Auch die USA setzten am Montag ihre schwerwiegenden Sanktionen gegen die russische Zentralbank in Kraft. US-Bürgern, -Bürgerinnen und -Institutionen sind Transaktionen mit der Zentralbank damit verboten, zudem kann die Notenbank damit weltweit keine Geschäfte in US-Dollar mehr durchführen, wie ein ranghoher Vertreter des Weißen Hauses am Montag sagte.

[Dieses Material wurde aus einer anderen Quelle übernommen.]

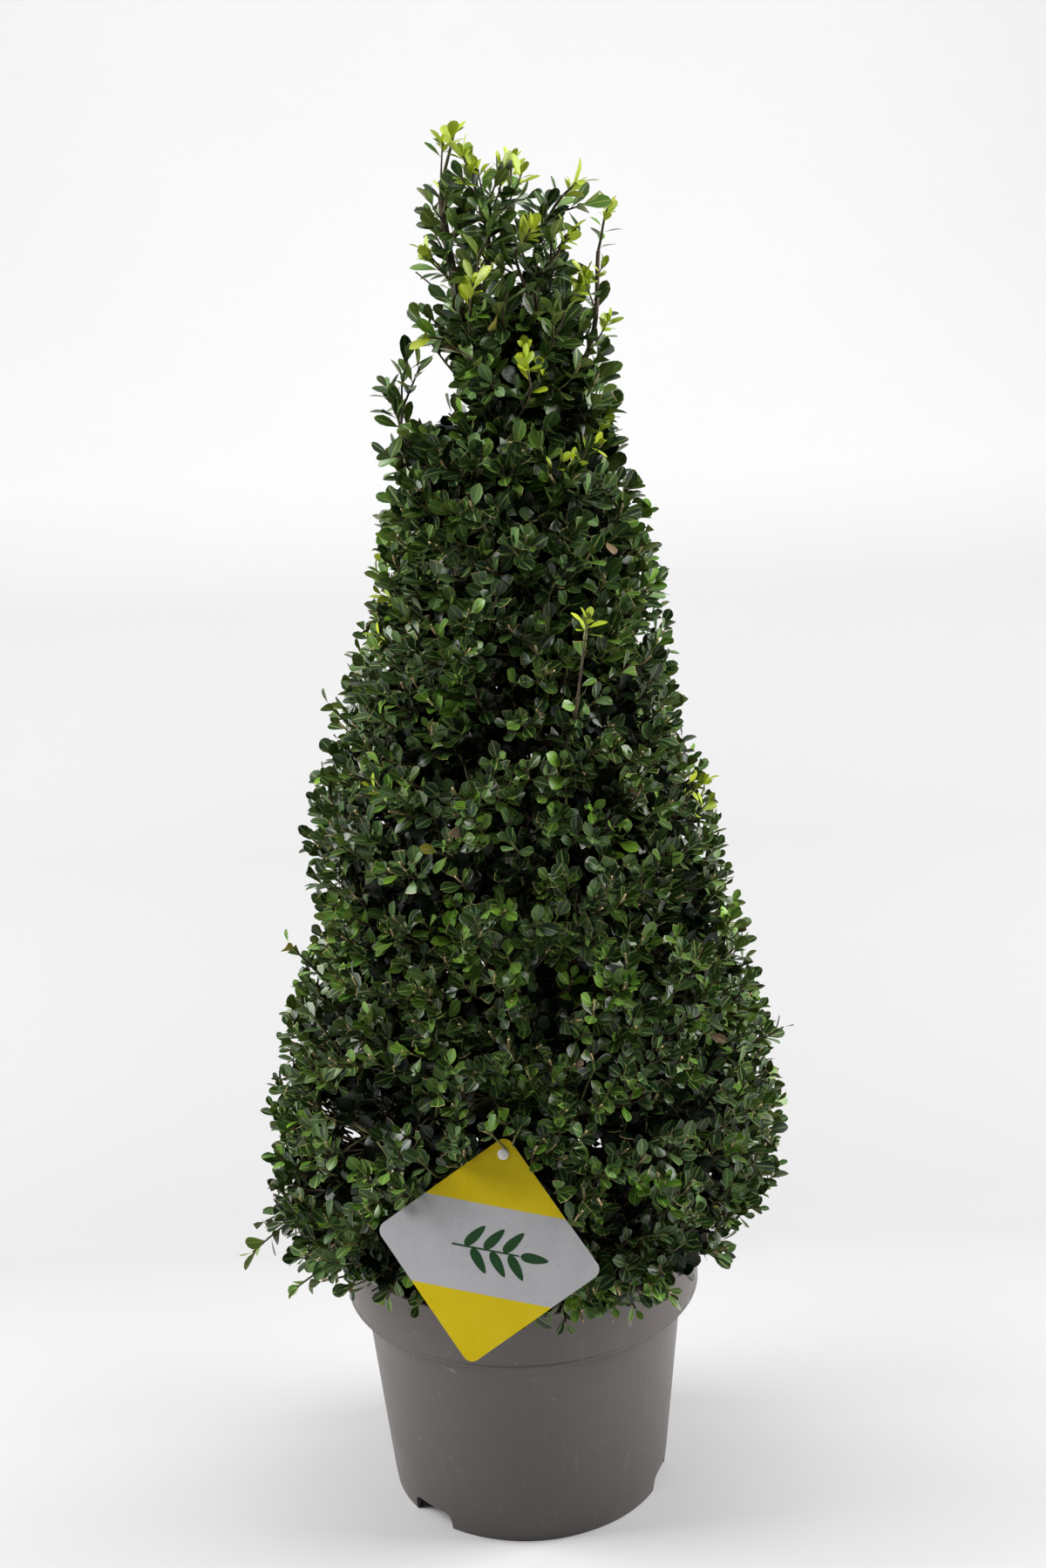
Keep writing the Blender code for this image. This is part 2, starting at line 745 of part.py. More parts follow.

Zusammen mit den Sanktionen der Verbündeten sei der Großteil der russischen Devisenreserven im Wert von rund 630 Milliarden US-Dollar (rund 560 Mrd. Euro) nun de facto blockiert und könne von Russland nicht dafür genutzt werden, die wirtschaftlichen Folgen des Krieges aufzufangen, sagte er weiter. Auch der russische Staatsfonds und das Finanzministerium würden mit Sanktionen belegt, sagte der Beamte.

Auch Schweiz schließt sich an

Auch die Schweiz schloss sich am Montag den Sanktionen der EU gegen Russland nach dem Einmarsch des Landes in die Ukraine an. Die Vermögen von gelisteten Personen und Unternehmen seien ab sofort gesperrt, erklärte die Regierung des neutralen Landes am Montag. Auch die Finanzsanktionen gegen Putin, Ministerpräsident Michail Mischustin und Außenminister Sergej Lawrow würden mit sofortiger Wirkung vollzogen. Damit reagiere die Schweiz auf die schwerwiegenden Verstöße gegen das Völkerrecht, für die diese Personen verantwortlich seien.

Mit Verweis auf die traditionelle Neutralität des Landes hatte die Schweizer Regierung bisher gezögert, scharfe Sanktionen gegen Russland zu ergreifen. Dieses Zögern war im In- und Ausland kritisiert worden.